The answer to this has begun to form, we’ve been looking at the one play there has been about the Kiel Uprising: ‘Draw The Fires’ (1930) by Ernst Toller, the leader of the Munich Soviet during revolution of 1918/19 – for which he was subsequently jailed. Toller was for a while at the very forefront of German theatre and politics, celebrated on Socialist left as the ‘poet of the proletariat’, and hated by the nationalist right as the incarnation of ‘Jewish Cultural Bolshevism’.

Interestingly ‘Draw The Fires’ received its first ever production not in Germany but Manchester, produced by legendary firebrand and upstart, Joan Littlewood. But the production was fraught with problems, Joan didn’t seem to really like the play, she doesn’t really say why. What’s more the actors of the Manchester Rep Theatre didn’t get it at all. She accused some within the company of actively sabotaging it!

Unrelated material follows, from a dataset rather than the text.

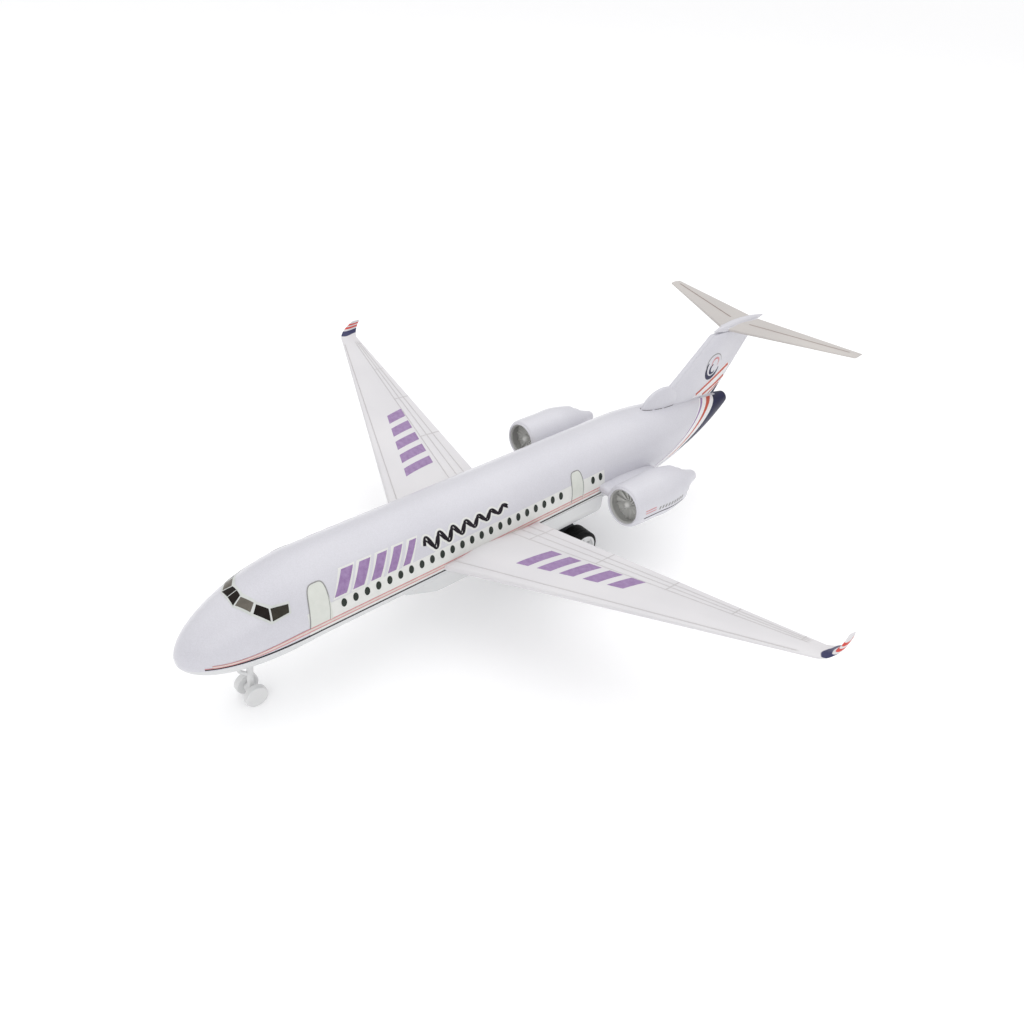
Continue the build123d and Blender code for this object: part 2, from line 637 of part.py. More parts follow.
def nose_gear_strut(outer):
    """The nose leg: a raked post with a fork of drag braces fore and aft and an axle boss."""
    top, foot = strut_ends()
    post = rod(foot, top, STRUT_RADIUS)
    half = NOSE_WHEEL_OFFSET - NOSE_WHEEL_WIDTH / 2 - 0.3
    boss = rod(foot - Vector(half, 0, 0), foot + Vector(half, 0, 0), NOSE_AXLE_RADIUS + AXLE_BOSS_WALL)
    knee = foot + (top - foot) * KNEE_SHARE
    elbow = knee + Vector(0, *ELBOW)
    fore = rod(knee, elbow, BRACE_RADIUS) + Pos(elbow) * Sphere(BRACE_RADIUS)
    fore += rod(elbow, elbow + Vector(0, *FORE_BRACE), BRACE_RADIUS)
    aft = rod(knee, knee + Vector(0, *AFT_BRACE), BRACE_RADIUS)
    leg = post + boss + (fore + aft - outer)
    leg = leg.solids().sort_by(Axis.Z)[0]
    return leg - rod(foot - Vector(9, 0, 0), foot + Vector(9, 0, 0), NOSE_AXLE_RADIUS + RUNNING)


def nose_axle():
    centre = floor_point(0, NOSE_GEAR_STATION, NOSE_WHEEL_RADIUS)
    half = Vector(NOSE_WHEEL_OFFSET + NOSE_WHEEL_WIDTH / 2 - 1, 0, 0)
    return rod(centre - half, centre + half, NOSE_AXLE_RADIUS)


def nose_wheel():
    """The port nose wheel: a plain disc with rounded shoulders and a blind hole for the axle."""
    centre = floor_point(NOSE_WHEEL_OFFSET - NOSE_WHEEL_WIDTH / 2, NOSE_GEAR_STATION, NOSE_WHEEL_RADIUS)
    disc = rod(centre, centre + Vector(NOSE_WHEEL_WIDTH, 0, 0), NOSE_WHEEL_RADIUS)
    disc = fillet(disc.edges(), NOSE_WHEEL_SHOULDER)
    return disc - nose_axle()


# --- main wheels


def main_axle_centre():
    return floor_point(0, MAIN_AXLE_STATION, TYRE_RADIUS)


def main_axle():
    half = Vector(WHEEL_FACE - HUB_DISH - 1.5, 0, 0)
    return rod(main_axle_centre() - half, main_axle_centre() + half, AXLE_RADIUS)


def main_tyre():
    """The port tyre: a ring with rounded shoulders."""
    inner = main_axle_centre() + Vector(WHEEL_FACE - WHEEL_WIDTH, 0, 0)
    face = main_axle_centre() + Vector(WHEEL_FACE, 0, 0)
    ring = fillet(rod(inner, face, TYRE_RADIUS).edges(), TYRE_SHOULDER)
    return ring - rod(inner, face, HUB_RADIUS)


def main_hub():
    """The port hub: a dished disc with a ring of round holes and a raised boss."""
    inner = main_axle_centre() + Vector(WHEEL_FACE - WHEEL_WIDTH, 0, 0)
    face = main_axle_centre() + Vector(WHEEL_FACE, 0, 0)
    floor = face - Vector(HUB_DISH, 0, 0)
    disc = rod(inner, face, HUB_RADIUS) - rod(floor, face, HUB_RADIUS - HUB_RIM)
    disc += rod(floor, floor + Vector(HUB_DISH - 0.4, 0, 0), HUB_BOSS_RADIUS)
    for number in range(HUB_HOLES):
        turn = 2 * pi * number / HUB_HOLES + pi / 2
        spot = floor + Vector(0, HUB_HOLE_CIRCLE * cos(turn), HUB_HOLE_CIRCLE * sin(turn))
        disc -= rod(spot - Vector(HUB_HOLE_DEPTH, 0, 0), spot, HUB_HOLE_RADIUS)
    return disc - main_axle()


# --- friction drive


def pitch_radius(teeth):
    return MODULE * teeth / 2


def tip_radius(teeth):
    return pitch_radius(teeth) + 0.9 * MODULE


def idler_centre():
    return main_axle_centre() + Vector(0, cos(IDLER_DIRECTION), sin(IDLER_DIRECTION)) * IDLER_REACH


def flywheel_centre():
    return idler_centre() + Vector(0, cos(FLYWHEEL_DIRECTION), sin(FLYWHEEL_DIRECTION)) * FLYWHEEL_REACH


def gear(centre, start, teeth, phase):
    """A spur gear with involute teeth: one tooth points along the phase angle."""
    pitch = pitch_radius(teeth)
    base = pitch * cos(PRESSURE_ANGLE)
    tip, root = tip_radius(teeth), pitch - 1.15 * MODULE
    half_tooth = pi / (2 * teeth) - TOOTH_THINNING / (2 * pitch)
    spread = half_tooth + tan(PRESSURE_ANGLE) - PRESSURE_ANGLE

    def flank_angle(radius):
        lean = acos(min(1, base / radius))
        return spread - tan(lean) + lean

    low = max(base, root)
    radii = [low + (tip - low) * step / 3 for step in range(4)]
    flank = [(root, flank_angle(low))] if root < low else []
    flank += [(radius, flank_angle(radius)) for radius in radii]
    tooth = [(radius, -angle) for radius, angle in flank]
    tooth += [(radius, angle) for radius, angle in reversed(flank)]
    points = []
    for number in range(teeth):
        turn = phase + 2 * pi * number / teeth
        points += [(radius * cos(turn + angle), radius * sin(turn + angle)) for radius, angle in tooth]
    plane = Plane(centre + Vector(start, 0, 0), x_dir=(0, 1, 0), z_dir=(1, 0, 0))
    return extrude(plane * make_face(Polyline(*points, close=True)), GEAR_WIDTH)


def axle_gear():
    """The large gear pressed on the main axle."""
    body = gear(main_axle_centre(), AXLE_GEAR_SIDE, AXLE_TEETH, IDLER_DIRECTION)
    return body - main_axle()


def idler_gear():
    """The double idler: a pinion beside a large gear, moulded in one piece."""
    gap_phase = IDLER_DIRECTION + pi + pi / PINION_TEETH
    pinion = gear(idler_centre(), AXLE_GEAR_SIDE, PINION_TEETH, gap_phase)
    large = gear(idler_centre(), IDLER_GEAR_SIDE, IDLER_TEETH, FLYWHEEL_DIRECTION)
    neck_start = idler_centre() + Vector(IDLER_GEAR_SIDE + GEAR_WIDTH, 0, 0)
    neck = rod(neck_start, idler_centre() + Vector(AXLE_GEAR_SIDE, 0, 0), pitch_radius(PINION_TEETH) - MODULE)
    return pinion + large + neck - drive_shaft(idler_centre())


def flywheel_pinion():
    gap_phase = FLYWHEEL_DIRECTION + pi + pi / PINION_TEETH
    return gear(flywheel_centre(), IDLER_GEAR_SIDE, PINION_TEETH, gap_phase) - drive_shaft(flywheel_centre())


def flywheel():
    """The heavy steel disc whose spin keeps the toy rolling."""
    end = flywheel_centre() + Vector(IDLER_GEAR_SIDE - GEAR_GAP, 0, 0)
    disc = rod(end - Vector(FLYWHEEL_WIDTH, 0, 0), end, FLYWHEEL_RADIUS)
    disc = fillet(disc.edges(), 0.5)
    return disc - drive_shaft(flywheel_centre())


def drive_shaft(centre):
    """A thin steel shaft that runs in both halves of the case."""
    half = Vector(CASE_HALF_WIDTH - 0.3, 0, 0)
    return rod(centre - half, centre + half, SHAFT_RADIUS)


def case_stations():
    """The three shaft centres of the drive with the cavity radius needed round each."""
    return [
        (main_axle_centre(), tip_radius(AXLE_TEETH) + CASE_GAP),
        (idler_centre(), tip_radius(IDLER_TEETH) + CASE_GAP),
        (flywheel_centre(), FLYWHEEL_RADIUS + CASE_GAP),
    ]


def case_outline(wall):
    """The rubber-band shape round the three shafts, seen from the side."""
    rings = []
    for centre, radius in case_stations():
        rings += (Pos(centre.Y, centre.Z) * Circle(radius + wall)).edges()
    return make_hull(rings)


def case_lugs():
    """Where the two screws that close the motor case run, above the belly."""
    reach = FLYWHEEL_RADIUS + CASE_GAP + CASE_WALL + 1
    rise = pad_top() + CASE_LUG_RISE - flywheel_centre().Z
    side = reach * cos(asin(rise / reach))
    return [flywheel_centre() + Vector(0, y, rise) for y in (-side, side)]


def pad_top():
    return BELLY_CLEARANCE + SHELL_WALL + MOTOR_PAD


def motor_span():
    """The y limits of the motor case where it passes through the belly."""
    front = flywheel_centre().Y - FLYWHEEL_RADIUS - CASE_GAP - CASE_WALL
    rear = idler_centre().Y + tip_radius(IDLER_TEETH) + CASE_GAP + CASE_WALL
    return front, rear


def motor_opening():
    """The belly opening that the motor case hangs through, and the thick pad round it."""
    front, rear = motor_span()
    half = CASE_HALF_WIDTH + SLIP
    opening = block(Vector(-half, front - SLIP, 0), Vector(half, rear + SLIP, pad_top()))
    margin = CASE_EAR_LENGTH
    low = Vector(-half - 3, front - margin, BELLY_CLEARANCE + 0.5 * SHELL_WALL)
    pad = block(low, Vector(half + 3, rear + margin, pad_top()))
    return opening, pad


def motor_screw_points():
    """The points on the pad where the four motor screws enter."""
    front, rear = motor_span()
    reach = CASE_EAR_LENGTH / 2 + 0.4
    return [Vector(x, y, pad_top()) for x in (-6, 6) for y in (front - reach, rear + reach)]


def motor_case(side):
    """One half of the motor case: cavity, bearing holes, screw lugs and ears that stand on the belly."""
    sign = SIDES[side]
    width = sign * CASE_HALF_WIDTH
    body = extrude(side_view() * case_outline(CASE_WALL), width, dir=(1, 0, 0))
    for lug in case_lugs():
        body += rod(lug, lug + Vector(width, 0, 0), CASE_LUG_RADIUS)
    front, rear = motor_span()
    top = pad_top() + CASE_EAR_THICKNESS
    inside = 12
    body += block(Vector(0, front - CASE_EAR_LENGTH, pad_top()), Vector(sign * 9, front + inside, top))
    body += block(Vector(0, rear - inside, pad_top()), Vector(sign * 9, rear + CASE_EAR_LENGTH, top))
    body -= extrude(side_view() * case_outline(0), width - sign * CASE_WALL, dir=(1, 0, 0))
    holes = [
        (main_axle_centre(), AXLE_RADIUS),
        (idler_centre(), SHAFT_RADIUS),
        (flywheel_centre(), SHAFT_RADIUS),
    ]
    for centre, radius in holes:
        body -= rod(centre, centre + Vector(2 * width, 0, 0), radius + RUNNING)
    for lug in case_lugs():
        body -= rod(lug, lug + Vector(width, 0, 0), SMALL_SCREW_SHANK)
    for point in motor_screw_points():
        body -= rod(point, point + Vector(0, 0, CASE_EAR_THICKNESS), SMALL_SCREW_SHANK + SLIP)
    return body


def small_screw(seat, direction, length):
    """A small screw whose head rests on the seat and whose shank runs along the direction."""
    screw = rod(seat, seat + direction * length, SMALL_SCREW_SHANK)
    return screw + rod(seat - direction * SMALL_SCREW_HEAD_HEIGHT, seat, SMALL_SCREW_HEAD)


def motor_case_screws():
    """The two screws across the motor case, entered from starboard."""
    start = Vector(-CASE_HALF_WIDTH, 0, 0)
    return Compound(children=[small_screw(lug + start, Vector(1, 0, 0), 18) for lug in case_lugs()])


def motor_mount_screws():
    """The four screws that hold the motor's ears down on the belly pad."""
    lift = Vector(0, 0, CASE_EAR_THICKNESS)
    down = Vector(0, 0, -1)
    length = CASE_EAR_THICKNESS + MOTOR_PAD + 0.6
    return Compound(children=[small_screw(point + lift, down, length) for point in motor_screw_points()])


# --- the whole aeroplane


def build():
    """Every sub-part by its node name."""
    outer = hull(0)
    inner = hull(SHELL_WALL)
    fin = tail_fin(outer)
    parts = {
        "fuselage_upper_shell": upper_shell(outer, inner),
        "fuselage_lower_shell": lower_shell(outer, inner),
        "fuselage_screws": case_screws(),
        "tail_fin": fin,
        "tailplane": tailplane(fin),
        "nose_gear_strut": nose_gear_strut(outer),
        "nose_axle": nose_axle(),
        "main_axle": main_axle(),
        "axle_gear": axle_gear(),
        "idler_gear": idler_gear(),
        "idler_shaft": drive_shaft(idler_centre()),
        "flywheel": flywheel(),
        "flywheel_pinion": flywheel_pinion(),
        "flywheel_shaft": drive_shaft(flywheel_centre()),
        "motor_case_screws": motor_case_screws(),
        "motor_mount_screws": motor_mount_screws(),
    }
    port_parts = {
        "wing": wing(outer),
        "engine_nacelle": nacelle(outer),
        "engine_fan": fan(),
        "exhaust_nozzle": exhaust_nozzle(),
        "nose_wheel": nose_wheel(),
        "main_tyre": main_tyre(),
        "main_hub": main_hub(),
    }
    for side in SIDES:
        parts[f"motor_case_{side}"] = motor_case(side)
        for name, part in port_parts.items():
            parts[f"{name}_{side}"] = mirrored(part, side)
    return parts


os.makedirs("parts", exist_ok=True)
for node, part in build().items():
    export_step(part, f"parts/{node}.step")
    size = part.bounding_box().size
    print(f"{node:24s} {size.X:7.1f} x {size.Y:6.1f} x {size.Z:6.1f} mm, {len(part.solids())} solids")
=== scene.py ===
# %% [markdown]
# # A toy airliner with a friction drive
# The toy is moulded in white plastic, sprayed with a pearl lacquer and dressed with vinyl labels.
# Its solid parts come from a CAD model. This lesson gives every part its finish and adds what
# the CAD leaves out: the thin labels, the printed stripes, the window panes and the intake rings.

# %% Load the CAD model
import bpy
import numpy as np
from mathutils import Matrix, Vector


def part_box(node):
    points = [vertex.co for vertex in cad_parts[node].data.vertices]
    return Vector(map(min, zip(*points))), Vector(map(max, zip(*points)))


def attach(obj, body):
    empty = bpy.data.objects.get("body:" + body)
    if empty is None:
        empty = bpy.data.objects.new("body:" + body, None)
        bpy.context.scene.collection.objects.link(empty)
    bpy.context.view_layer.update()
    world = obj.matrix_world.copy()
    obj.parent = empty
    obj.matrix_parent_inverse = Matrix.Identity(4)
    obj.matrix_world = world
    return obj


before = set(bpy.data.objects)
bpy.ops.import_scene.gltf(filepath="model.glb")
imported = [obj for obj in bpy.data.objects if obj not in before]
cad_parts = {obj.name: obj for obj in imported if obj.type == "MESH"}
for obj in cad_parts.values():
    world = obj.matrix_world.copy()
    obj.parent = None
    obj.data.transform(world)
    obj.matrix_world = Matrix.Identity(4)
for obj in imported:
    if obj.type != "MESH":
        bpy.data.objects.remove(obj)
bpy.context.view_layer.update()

# %% [markdown]
# ## Landmarks
# Aircraft drawings measure along the fuselage in stations, counted aft from the nose tip, and up and
# down in levels from the fuselage axis. With both taken from the CAD shell, every label
# can be placed in millimetres, as a label printer's drawing would give it.

# %% Stations and levels
MM = 0.001
shell_low, shell_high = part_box("fuselage_upper_shell")
BARREL = shell_high.x / MM
LENGTH, NOSE, TAIL = 400.0, 63.0, 110.0
TAIL_START = LENGTH - TAIL
STATION_ZERO = shell_high.y - LENGTH * MM
AXIS = shell_high.z - shell_high.x


def place(x, station, level):
    """A point from its sideways distance, its station and its level, all in millimetres."""
    x, station, level = np.broadcast_arrays(x, station, level)
    return np.stack([x * MM, STATION_ZERO + station * MM, AXIS + level * MM], axis=-1)


print("barrel radius", round(BARREL, 2), "mm, axis", round(AXIS / MM, 1), "mm above the floor")

# %% [markdown]
# ## The skin as a formula
# Labels lie on the fuselage skin, so they need its shape. One way is to project a flat sheet on the
# CAD mesh. The fuselage is round all along, though, so its skin is a short formula of two
# parameters, and a label made from that formula follows it exactly, however fine its grid is.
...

'Draw The Fires' is dated, it has one female character, and she’s the whore with heart of gold! But through this Manchester production of Toller’s play, we find and feel our way towards this story, and we see our place in it. Now we have a link from the working class north of England, to the working class north Germany port city of Kiel where the uprising began.

Our thinking began to wonder, what if the arguments that raged in the production (Joan sacked the actors and brought in some more authentic ones who looked like they might have shovelled coal into a ships engines!) what if they also ran to gender issues? What if Joan’s issue with the play revolves around the lack of women, of female voices?

Gradually, a way in to the story and a vehicle for telling it emerged. We want to dramatically re-imagine Joan’s relationship with Toller, and Draw the Fires. Through this fraught production, of this male centric view of the Kiel Uprising and the German revolution as a whole, we begin to delve into questions of who is telling history? And from what point of view? Joan demands to know where are the women and Toller says there were none! But it isn’t true. Slowly other voices emerge, female voices from history, to dispel the common myth that there were no women, they played no part. So, now we are ready to set forth and explore this history anew, from a female perspective.